Le peuple des silencieux
Philippe CASPAR, Fleurus, 1994, 215 p.
C'est sur près de 3 000 ans que nous propose de réfléchir Philippe Caspar. Aussi loin que la mémoire humaine puisse porter, le handicap a fait partie du paysage social. Toutefois, les débuts de l'Histoire coïncident plutôt avec une barbarie sans nom. Les brillantes civilisations grecque et romaine n'échappent pas à l'horreur, elles qui ont fait de l'exposition aux bêtes fauves des nouveau-nés malformés plus qu'une coutume : un droit ! Très vite ces enfants ne sont plus seulement destinés à devenir la pitance d'animaux sauvages (mais l'étaient-ils alors bien plus que leurs frères humains pour qui la vie humaine comptait si peu !). Ils vont approvisionner deux circuits parallèles : celui de l'esclavage d'une part et celui de la prostitution, de l'autre. Il faut attendre la fin de l'empire romain pour voir émerger un droit des fous, des débiles et des citoyens handicapés à une protection. Ce n'est qu'au IIe siècle que le paterfamilias perd son droit de vie et de mort sur sa progéniture. Le droit d'exposition est aboli sous pression du christianisme en 374. Cette nouvelle religion généralise le devoir de secours qu'avaient initié les Israélites : sont vivement condamnées la prostitution et l'exposition des enfants, et imposé le respect de la personne handicapée. L'église accroît son influence qui s'étend à tout l'Occident. Elle fera face à la marée de la misère provoquée par les guerres incessantes et les épidémies en réagissant sur deux registres : elle enclenche simultanément un processus d'exclusion (persécution) et de secours (ouverture des premières institutions hospitalières).

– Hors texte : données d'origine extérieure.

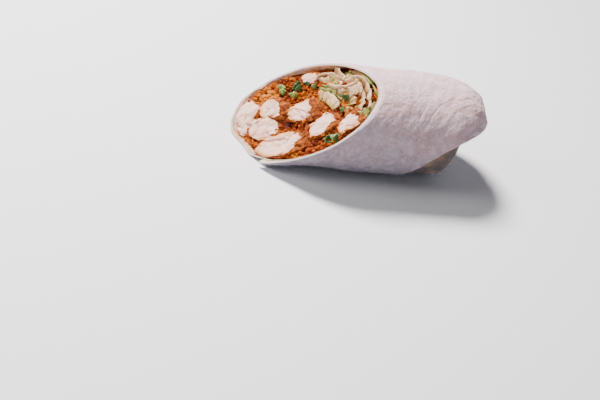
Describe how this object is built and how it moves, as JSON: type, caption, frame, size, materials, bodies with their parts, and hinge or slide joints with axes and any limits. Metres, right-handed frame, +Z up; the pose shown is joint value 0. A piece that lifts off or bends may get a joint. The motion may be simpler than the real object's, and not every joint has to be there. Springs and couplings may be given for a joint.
{
  "type": "chicken wrap half",
  "caption": "Half of a rolled flour tortilla, cut on the slant, filled with breaded chicken strips, shredded lettuce and crisp crumbs in sauce.",
  "frame": {"origin": "on the floor, in the middle of the flat strip that the roll rests on, below its axis", "axes": "+X along the roll from the slanted cut to the tucked end, -Y to the front, +Z up"},
  "size_m": [0.1362, 0.058, 0.0553],
  "materials": {
    "tortilla": "soft, dry flour tortilla with a fine flour bloom",
    "crumb": "crisp orange-brown crumbs wet with sauce",
    "chicken": "moist white chicken with a browned crumb coat",
    "lettuce": "crisp, pale, slightly see-through leaf",
    "spring_onion": "fresh cut spring onion"
  },
  "bodies": {
    "root": {"tortilla": "tortilla", "crumb_filling": "crumb", "chicken_1": "chicken", "chicken_2": "chicken", "chicken_3": "chicken", "chicken_4": "chicken", "chicken_5": "chicken", "chicken_6": "chicken", "chicken_7": "chicken", "chicken_8": "chicken", "lettuce_heap": "lettuce", "spring_onion": "spring_onion"}
  },
  "joints": []
}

Si les médecins de la brillante civilisation arabe contribuent entre le IXe et le Xlle siècle à redéfinir le cadre théorique de la psychiatrie (description clinique mais aussi recherche active des correspondances entre les lésions anatomiques et les perturbations des fonctions), l'Occident chrétien n'est pas en reste. Au XIIe, les penseurs scolastiques libéreront le handicap de toute origine superstitieuse en lui attribuant des causes naturelles. C'est à la charnière du XVIIIe et du XIXe siècle que l'intérêt s'accroît pour la pédo-psychiatrie avec de nombreux médecins qui innovent en la matière (Pinel, Paracelse, Esquirol, Itard). C'est à cette même époque que naissent les premières expériences de pédagogie spécialisée : école pour enfants sourds créée par l'Abbé de l'Epée en 1760, école pour enfants idiots fondée par Fabret en 1821 ou par Félix Voisin en 1834. C'est la guerre de 1914-1918 qui va provoquer l'émergence de la législation favorable aux handicapés et ce, du fait du nombre impressionnant des estropiés qui en réchappent et forment associations et groupes de pression.
L'Occident a toujours vécu avec difficulté la confrontation avec ses minorités tant religieuses qu'ethniques ou... médicales. Mais c'est tout à son honneur d'avoir réussi jusqu'à présent à rappeler l'inaliénable dignité de tout être humain.